I got butterflies in my tummy, my brain was freezing, my knees were weak, my hands were stiff, and my eyes were blind, blind from all reasons that should have take me away from you. Suddenly, all the metaphors weren’t metaphors anymore. Suddenly they transformed into these literal meanings, where you could actually choke on your own words and died.
It was beautiful, and then there was this pain and tears, and then my mind went blank for a moment before it filled up again with joy, full of warm hugs and kisses from you, and then a dagger stabbed me right through my chest, deep into my heart, felt almost literal, I was bleeding, before it turned to be liters of sugars, oh so sweet and tender and lovely I could die for being awake for so long, afraid to fall asleep, afraid that I would lose everything.
Real, unreal, dream, reality, I can no longer differentiate.

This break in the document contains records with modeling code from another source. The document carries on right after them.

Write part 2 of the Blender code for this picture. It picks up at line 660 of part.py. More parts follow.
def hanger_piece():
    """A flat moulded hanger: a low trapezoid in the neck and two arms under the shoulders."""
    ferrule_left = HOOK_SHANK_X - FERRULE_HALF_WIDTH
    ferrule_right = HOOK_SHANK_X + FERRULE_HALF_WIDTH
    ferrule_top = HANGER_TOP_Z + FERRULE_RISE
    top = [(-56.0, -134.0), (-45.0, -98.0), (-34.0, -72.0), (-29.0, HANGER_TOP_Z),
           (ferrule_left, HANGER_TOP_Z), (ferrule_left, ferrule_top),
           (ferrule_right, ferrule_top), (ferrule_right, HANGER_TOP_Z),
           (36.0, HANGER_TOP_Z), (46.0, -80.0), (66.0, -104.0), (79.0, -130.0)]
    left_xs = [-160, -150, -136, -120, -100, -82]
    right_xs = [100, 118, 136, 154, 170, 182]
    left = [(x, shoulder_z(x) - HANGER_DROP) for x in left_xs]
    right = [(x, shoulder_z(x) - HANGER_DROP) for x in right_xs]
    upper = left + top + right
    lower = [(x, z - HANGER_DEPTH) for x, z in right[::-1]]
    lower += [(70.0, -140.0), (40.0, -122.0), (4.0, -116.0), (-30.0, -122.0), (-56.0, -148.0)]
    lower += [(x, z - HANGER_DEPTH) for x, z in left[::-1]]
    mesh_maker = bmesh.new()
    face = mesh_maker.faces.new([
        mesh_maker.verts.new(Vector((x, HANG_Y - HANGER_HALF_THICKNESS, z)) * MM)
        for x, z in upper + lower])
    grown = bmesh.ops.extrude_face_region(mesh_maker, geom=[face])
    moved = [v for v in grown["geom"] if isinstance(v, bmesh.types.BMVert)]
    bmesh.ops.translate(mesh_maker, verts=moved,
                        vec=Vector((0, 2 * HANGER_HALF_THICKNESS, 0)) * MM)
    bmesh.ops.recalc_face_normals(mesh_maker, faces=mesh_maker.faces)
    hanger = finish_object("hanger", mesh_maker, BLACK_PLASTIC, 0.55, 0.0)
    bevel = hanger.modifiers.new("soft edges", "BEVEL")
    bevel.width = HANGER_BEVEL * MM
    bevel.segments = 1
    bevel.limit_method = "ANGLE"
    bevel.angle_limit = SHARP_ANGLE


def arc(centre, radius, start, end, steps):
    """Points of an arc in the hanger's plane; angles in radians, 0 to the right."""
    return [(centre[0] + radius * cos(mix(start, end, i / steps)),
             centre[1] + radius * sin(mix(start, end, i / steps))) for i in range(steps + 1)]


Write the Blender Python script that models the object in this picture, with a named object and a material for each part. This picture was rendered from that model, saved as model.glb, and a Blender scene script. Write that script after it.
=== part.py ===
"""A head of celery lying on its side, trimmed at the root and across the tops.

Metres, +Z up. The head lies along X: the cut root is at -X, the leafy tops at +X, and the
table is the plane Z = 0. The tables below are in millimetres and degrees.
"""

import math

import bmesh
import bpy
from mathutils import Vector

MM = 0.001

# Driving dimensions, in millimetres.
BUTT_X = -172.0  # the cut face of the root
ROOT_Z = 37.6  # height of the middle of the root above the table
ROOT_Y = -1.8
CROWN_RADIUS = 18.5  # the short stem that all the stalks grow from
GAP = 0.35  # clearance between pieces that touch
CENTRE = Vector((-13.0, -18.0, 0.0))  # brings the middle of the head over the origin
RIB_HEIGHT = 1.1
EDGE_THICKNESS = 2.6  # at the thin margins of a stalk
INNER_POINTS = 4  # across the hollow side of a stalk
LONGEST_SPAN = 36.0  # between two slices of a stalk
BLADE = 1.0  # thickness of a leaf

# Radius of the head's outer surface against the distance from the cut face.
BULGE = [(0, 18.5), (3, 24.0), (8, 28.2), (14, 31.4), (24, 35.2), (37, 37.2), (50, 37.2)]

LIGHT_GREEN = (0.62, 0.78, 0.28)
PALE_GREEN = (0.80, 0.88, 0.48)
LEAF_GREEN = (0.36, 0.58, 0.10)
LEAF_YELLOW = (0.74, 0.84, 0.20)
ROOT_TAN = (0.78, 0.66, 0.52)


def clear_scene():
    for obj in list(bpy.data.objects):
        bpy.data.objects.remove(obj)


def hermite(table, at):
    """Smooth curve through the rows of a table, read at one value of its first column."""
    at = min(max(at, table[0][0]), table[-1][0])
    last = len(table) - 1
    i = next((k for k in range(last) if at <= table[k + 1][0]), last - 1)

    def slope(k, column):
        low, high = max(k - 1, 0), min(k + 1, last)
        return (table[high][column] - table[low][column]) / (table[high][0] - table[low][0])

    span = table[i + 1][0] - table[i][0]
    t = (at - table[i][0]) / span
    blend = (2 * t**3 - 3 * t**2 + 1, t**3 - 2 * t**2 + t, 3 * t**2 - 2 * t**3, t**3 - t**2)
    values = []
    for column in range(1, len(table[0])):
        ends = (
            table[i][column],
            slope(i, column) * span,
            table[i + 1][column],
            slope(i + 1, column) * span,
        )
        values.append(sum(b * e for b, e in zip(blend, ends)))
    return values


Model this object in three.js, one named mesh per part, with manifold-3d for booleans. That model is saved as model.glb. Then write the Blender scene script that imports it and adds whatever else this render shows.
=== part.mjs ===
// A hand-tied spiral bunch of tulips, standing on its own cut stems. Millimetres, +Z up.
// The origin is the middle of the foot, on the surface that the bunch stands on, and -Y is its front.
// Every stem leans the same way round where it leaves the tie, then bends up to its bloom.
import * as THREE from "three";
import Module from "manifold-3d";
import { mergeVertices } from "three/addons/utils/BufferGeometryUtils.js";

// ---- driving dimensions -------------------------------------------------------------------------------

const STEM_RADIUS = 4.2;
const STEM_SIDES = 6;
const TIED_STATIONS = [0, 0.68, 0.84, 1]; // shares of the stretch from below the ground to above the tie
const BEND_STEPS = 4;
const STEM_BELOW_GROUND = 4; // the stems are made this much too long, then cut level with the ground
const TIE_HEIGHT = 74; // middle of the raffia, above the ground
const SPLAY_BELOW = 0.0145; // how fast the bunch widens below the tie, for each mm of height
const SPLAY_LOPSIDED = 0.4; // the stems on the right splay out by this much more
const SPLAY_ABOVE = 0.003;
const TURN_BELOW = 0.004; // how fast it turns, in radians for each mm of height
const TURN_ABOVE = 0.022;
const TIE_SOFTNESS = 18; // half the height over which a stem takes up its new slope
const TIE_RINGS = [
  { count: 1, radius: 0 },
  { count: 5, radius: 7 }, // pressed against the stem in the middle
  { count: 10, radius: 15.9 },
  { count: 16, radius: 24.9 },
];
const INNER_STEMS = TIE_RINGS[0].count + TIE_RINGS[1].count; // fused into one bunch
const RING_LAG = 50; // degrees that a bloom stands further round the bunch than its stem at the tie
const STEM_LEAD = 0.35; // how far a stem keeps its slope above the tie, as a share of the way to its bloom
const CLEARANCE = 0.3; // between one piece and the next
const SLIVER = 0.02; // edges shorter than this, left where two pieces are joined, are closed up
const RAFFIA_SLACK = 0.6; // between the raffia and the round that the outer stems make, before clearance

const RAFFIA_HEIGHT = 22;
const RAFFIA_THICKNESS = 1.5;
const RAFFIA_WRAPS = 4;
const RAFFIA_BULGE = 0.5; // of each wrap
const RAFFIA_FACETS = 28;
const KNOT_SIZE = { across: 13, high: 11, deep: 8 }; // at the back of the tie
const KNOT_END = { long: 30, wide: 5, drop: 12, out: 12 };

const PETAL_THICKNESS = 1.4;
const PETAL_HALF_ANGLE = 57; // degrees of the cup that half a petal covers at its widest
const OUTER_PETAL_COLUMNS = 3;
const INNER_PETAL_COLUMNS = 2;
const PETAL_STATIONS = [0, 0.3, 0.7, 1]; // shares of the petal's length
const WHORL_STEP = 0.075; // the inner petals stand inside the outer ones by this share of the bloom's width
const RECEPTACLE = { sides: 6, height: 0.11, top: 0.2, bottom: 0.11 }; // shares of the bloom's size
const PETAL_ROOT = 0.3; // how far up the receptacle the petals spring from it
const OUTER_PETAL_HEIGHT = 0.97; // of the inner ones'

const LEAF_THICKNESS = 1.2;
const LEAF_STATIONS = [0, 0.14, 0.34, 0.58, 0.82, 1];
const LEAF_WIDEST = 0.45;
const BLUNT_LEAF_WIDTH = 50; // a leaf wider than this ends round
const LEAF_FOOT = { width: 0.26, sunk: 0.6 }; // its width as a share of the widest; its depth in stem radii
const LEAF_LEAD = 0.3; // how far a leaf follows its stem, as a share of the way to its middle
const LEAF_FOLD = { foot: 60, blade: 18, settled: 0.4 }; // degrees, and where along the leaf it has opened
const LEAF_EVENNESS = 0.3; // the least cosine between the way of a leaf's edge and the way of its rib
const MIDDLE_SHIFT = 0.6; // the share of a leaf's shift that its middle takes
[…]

All of them were lurking out of my mind like those ants would came out from their hole, biting me on my skin, tried to wake me up from everything, that this was just making beliefs, that I need to get out of this madness, get away from this addiction, but again, it failed. Even their painful stings didn’t move me an inch. I was smiling, your sugar was enough for me to live with, I didn’t think that I would need anything else.
I was pulled, and dragged, and abandoned. Then I was picked up and hugged and kissed. Then you left again, rant at me, blame on me like I’m such a sinister, that I don’t deserve any of your sugar, and love, and everything. And then I was stepped on, like an old book of fairy tale we used to read and believe, the one we used to look up to, I was burnt, it was hot and painful, my heart was burnt, I cried, but my tears couldn’t stop the fire, but I didn’t die either, it was weird, it was funny, it hurt so bad I laughed at myself. Those signs I should have followed, why did I wake up so late?
We weren’t shouting, but our hearts were…or was it only mine? Stupid and unreasonable, my heart was shouting so loud it deaf me, so loud it hurt my lungs, so loud I lose my breath, so loud I wasn’t sure I can shout out for real anymore. We weren’t crying, but our minds were…or was it only mine? My mind cried so hard it weaken my whole body and muscles, so hard that I felt like I’m mad already, so hard that the images of you, the images I made of you, ran in my head, so hard that I finally started to cry for real. We weren’t attached, but you kept me with no chains, hold me with no touch, and I stayed, attached to you, so bad, terribly, so much that I missed you now.
You were my muse, my sugar, my spice, and everything nice, the way I would portray a true love would be like, you…you…you…all of my ideas of you. I fell for my own idea of you, the one I made on my own, in a way I know was wrong but I chose to believe, the one that had been controlling me, now tell me...are you even exist?
You're a gravity I once stuck into, I can't see you, I can't feel you with my sense either, but you pulled me in, with the most unexplainable way, the most natural way, so natural I almost think it was real.